O raciocínio de Paulo aqui não é um argumento peremptório a favor da predestinação individual. O Dictionnaire de théologie catholique, publicado na primeira parte de nosso século, explicou os argumentos de Paulo (Romanos, capítulos 9-11) do seguinte modo: “A opinião prevalecente entre os eruditos católicos é cada vez mais no sentido de que o próprio conceito da predestinação à vida eterna não foi indicado.” Esta mesma obra de referências cita então M. Lagrange como dizendo: “A questão primariamente desenvolvida por Paulo de modo algum é de predestinação e de condenação predeterminada, mas apenas a da chamada de gentios para a graça do cristianismo, sua antítese sendo a incredulidade dos judeus. . . . Refere-se a grupos, gentios, judeus e não a pessoas específicas diretamente.” — O grifo é nosso.
Mais recentemente, A Bíblia de Jerusalém apresentou a mesma conclusão a respeito desses capítulos (Ro 9-11), declarando: “Não se trata, pois, nesses capítulos, do problema da predestinação dos indivíduos à glória ou mesmo à fé, mas do problema referente ao papel histórico de Israel, o único que as afirmações do AT [Antigo Testamento] levantavam.”

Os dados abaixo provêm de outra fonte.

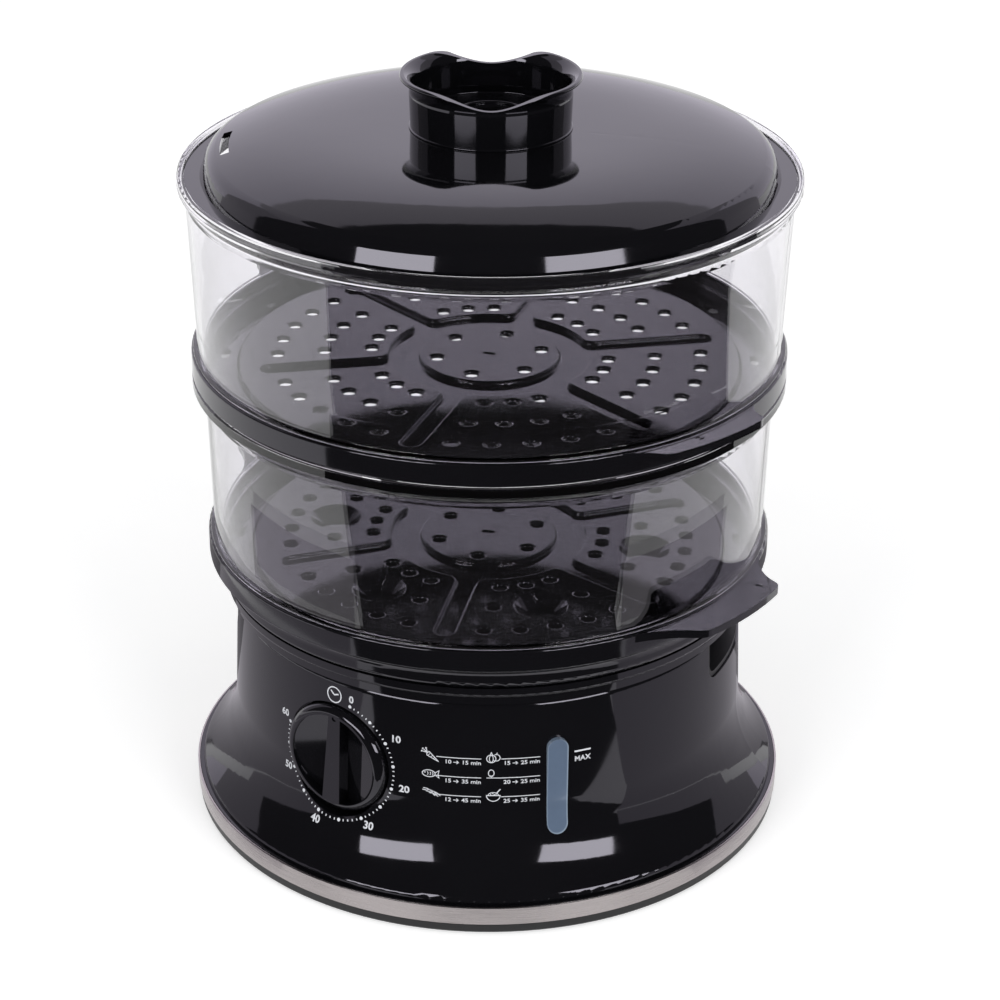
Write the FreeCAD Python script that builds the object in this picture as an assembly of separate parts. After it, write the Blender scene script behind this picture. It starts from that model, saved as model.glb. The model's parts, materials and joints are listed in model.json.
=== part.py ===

Os últimos versículos do capítulo 8 de Romanos são do mesmo contexto. Portanto, esses versículos podem corretamente lembrar-nos que Deus previu a existência duma classe, ou grupo, da humanidade, que seria chamada para reinar com Cristo, bem como os requisitos a serem satisfeitos por ela — sem designar de antemão as pessoas específicas que seriam escolhidas, porque isso seria contrário ao amor e à justiça de Deus.